The RiboCluster Profiler RIP-Assay kit (MBL, RN1001) was used according to the manufacturer’s instructions. The mouse brains were homogenized with a glass grinder in 1 mL of lysis buffer and incubated on rotation for 30 min at 4 °C. The lysate was centrifuged at 12,000 × g for 5 min at 4 °C. The supernatant was transferred to a tube containing the primary antibody-conjugated protein A magnetic beads (Invitrogen, 88846) and incubated with rotation for 3 h at 4 °C. The beads-RNP complexes were then washed and subjected to RNA isolation.

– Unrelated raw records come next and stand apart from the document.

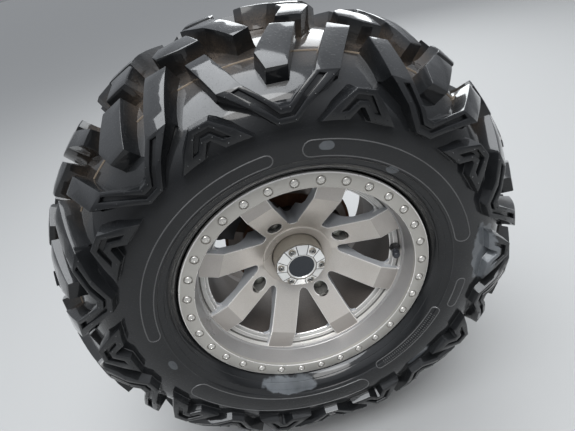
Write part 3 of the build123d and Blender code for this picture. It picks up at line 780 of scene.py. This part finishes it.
BADGE_RIM = 18.7
BADGE_OUTLINE = [
    (0.0, 45.2), (10.0, 45.3), (18.6, 45.7), (18.9, 45.4), (19.6, 44.7), (20.4, 44.9), (20.7, 45.8),
    (20.7, 47.8), (0.0, 47.8),
]
badge = bmesh.new()
turned(badge, BADGE_OUTLINE, 64, closed=False)
paint(badge, 1, lambda centre: from_axis(centre) > BADGE_RIM)
badge_black = satin("badge_black", (0.012, 0.016, 0.022), (0.03, 0.034, 0.04), 0.0, 0.12)
finish_piece(badge, "badge_disc", [badge_black, cap_chrome], ("cap_badge",))

# %% [markdown]
# ## Valve
# A rubber snap-in valve leans out of the ledge: a foot with a rounded collar, a slim stem and
# a ribbed plastic cap. It is drawn upright about the axis and then swung to its place.

# %% Build the valve and its cap
VALVE_ANGLE, VALVE_LEAN, VALVE_PLACE, VALVE_DEPTH, VALVE_LENGTH = -5.15, 18.0, 137.65, 42.0, 13.0
STEM_OUTLINE = [
    (0.0, 0.0), (5.5, 0.0), (5.5, -3.0), (7.4, -3.4), (7.9, -4.6), (7.4, -6.0), (6.2, -7.4),
    (5.6, -9.0), (5.0, -11.0), (4.8, -VALVE_LENGTH), (0.0, -VALVE_LENGTH),
]
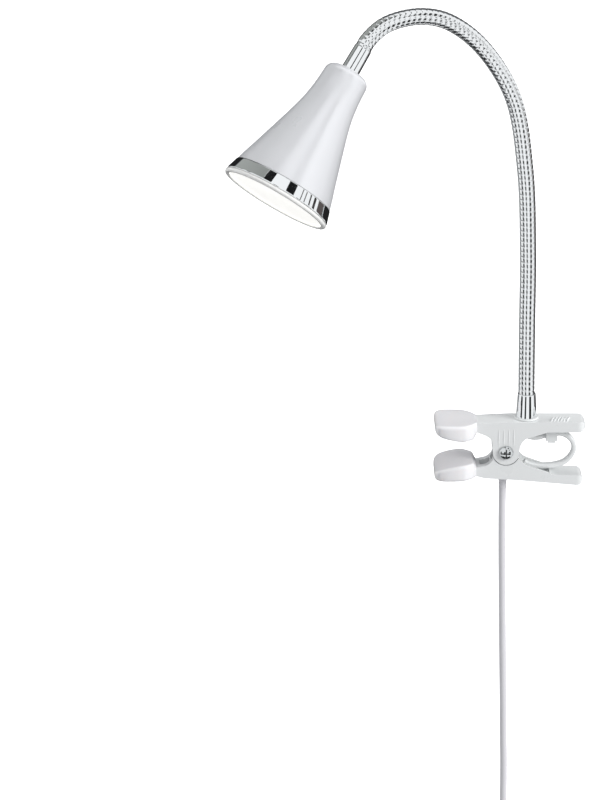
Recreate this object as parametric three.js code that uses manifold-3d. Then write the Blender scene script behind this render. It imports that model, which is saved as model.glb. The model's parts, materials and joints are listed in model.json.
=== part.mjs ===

All the operations were conducted on an RNA-free workbench.

Subcellular fractionation

The mouse brains were homogenized using a glass grinder in the buffer containing 0.32 M sucrose, 4 mM HEPES, and adjusted to pH 7.5. The homogenate was filtered through a 40 μm cell strainer (Biologix, 15–1040) and centrifuged at 800 × g for 10 min. The resulting pellet (P1) and supernatant (S1) were carefully separated. The P1 fraction was resuspended in 0.32 M sucrose and centrifuged again at 800 × g for 10 min to obtain the nuclear fraction, whereas the supernatant was discarded. The S1 fraction was subjected to centrifugation at 800 × g and the supernatant was collected as the cytoplasmic fraction.

Statistical analysis

The data were analyzed using the Prism 9 software (GraphPad). For comparisons between two groups, two-tailed student t-test was used. For three or more groups, one-way ANOVA with Tukey's multiple comparisons test was used. All experiments were repeated at least three times, and the quantification was presented as mean ± SEM. A P value less than 0.05 was considered statistically significant.